Architecture Overview
┌────────────────────────────┐ ┌────────────────────────────┐
│ Control Node │ │ New Compute Node │
│ │ │ │
│ slurmctld (controller) │<───>│ slurmd (compute) │
│ slurmd (compute) │ │ │
│ munge (auth) │ │ munge (auth) │
└────────────────────────────┘ └────────────────────────────┘
Users SSH here Jobs scheduled here
to submit jobs by the controller
The control node runs both slurmctld (controller) and slurmd (compute). New nodes run only slurmd.
| File | Same on All Nodes? |
|---|---|
slurm.conf | Yes — must be identical |
cgroup.conf | Yes — must be identical |
gres.conf | No — different per node (matches local GPU) |
Step 1: Set Hostname
On the new node:
sudo hostnamectl set-hostname <new_hostname>
Step 2: Network Configuration
Both machines must resolve each other by hostname to real network IPs (not loopback).
Update /etc/hosts on BOTH Machines
sudo vim /etc/hosts
Add entries for all cluster nodes:
192.168.220.75 node01 # control node
192.168.220.76 node02 # compute node
The control node hostname (node01) must NOT resolve to 127.0.1.1. Replace any 127.0.1.1 node01 line with the real network IP.

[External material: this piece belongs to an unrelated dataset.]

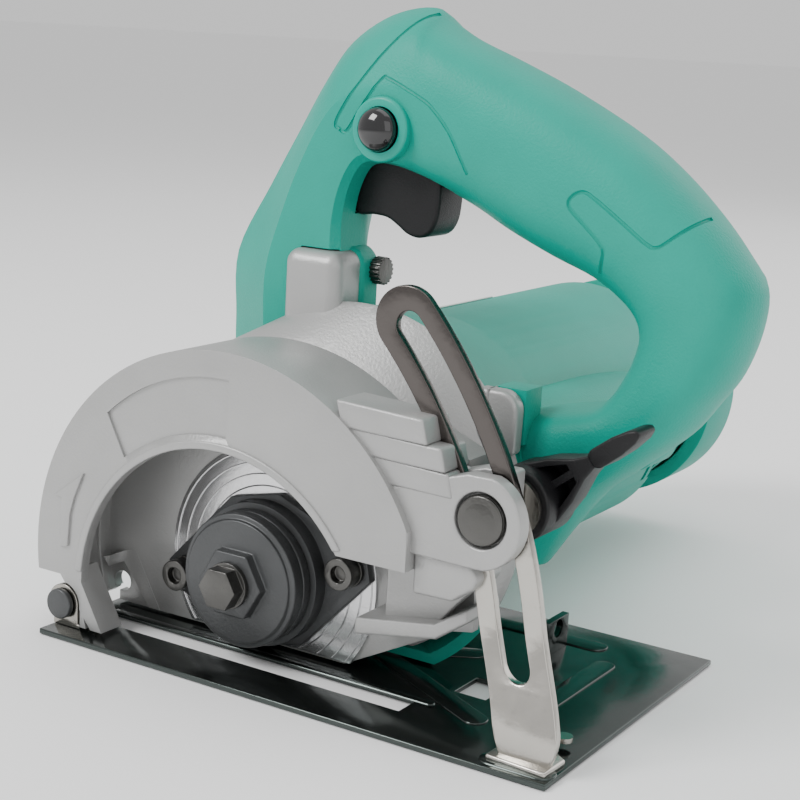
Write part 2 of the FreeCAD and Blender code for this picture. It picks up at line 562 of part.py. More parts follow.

Verify Connectivity from BOTH Sides
ping node01
ping node02
ssh node01
ssh node02
hostname -f
Step 3: Match User Accounts
SLURM requires identical UIDs and GIDs on all nodes. Every user that submits or runs jobs must exist on both machines with the same numeric IDs.
Check Existing UIDs on the Control Node
for u in user1 user2 user3 slurm; do
id $u 2>/dev/null
done
Create Groups on the New Node
sudo groupadd -g 1005 <group1>
sudo groupadd -g 1006 <group2>
Create Users on the New Node
sudo useradd -u 1001 -g 1006 -m -s /bin/bash -c "User One" user1
sudo useradd -u 1002 -g 1006 -m -s /bin/bash -c "User Two" user2
sudo useradd -u 1003 -g 1005 -m -s /bin/bash -c "User Three" user3
Create the SLURM System User
sudo groupadd -g 64030 slurm
sudo useradd -u 64030 -g 64030 -r -s /usr/sbin/nologin slurm
The useradd warning about UID exceeding SYS_UID_MAX is harmless — ignore it.
Handle UID Conflicts
If an existing local user on the new node has a UID in the 1001–1009 range, move them first:
# Example: move user 'localuser' from UID 1001 to 2001
sudo usermod -u 2001 localuser
sudo groupmod -g 2001 localuser
sudo find / -uid 1001 -exec chown 2001 {} + 2>/dev/null
sudo find / -gid 1001 -exec chgrp 2001 {} + 2>/dev/null
Verify — Run on BOTH Machines and Compare
for u in user1 user2 user3 slurm; do
id $u 2>/dev/null
done
Output must be identical (UIDs, primary GIDs). Secondary groups like sudo, docker can differ.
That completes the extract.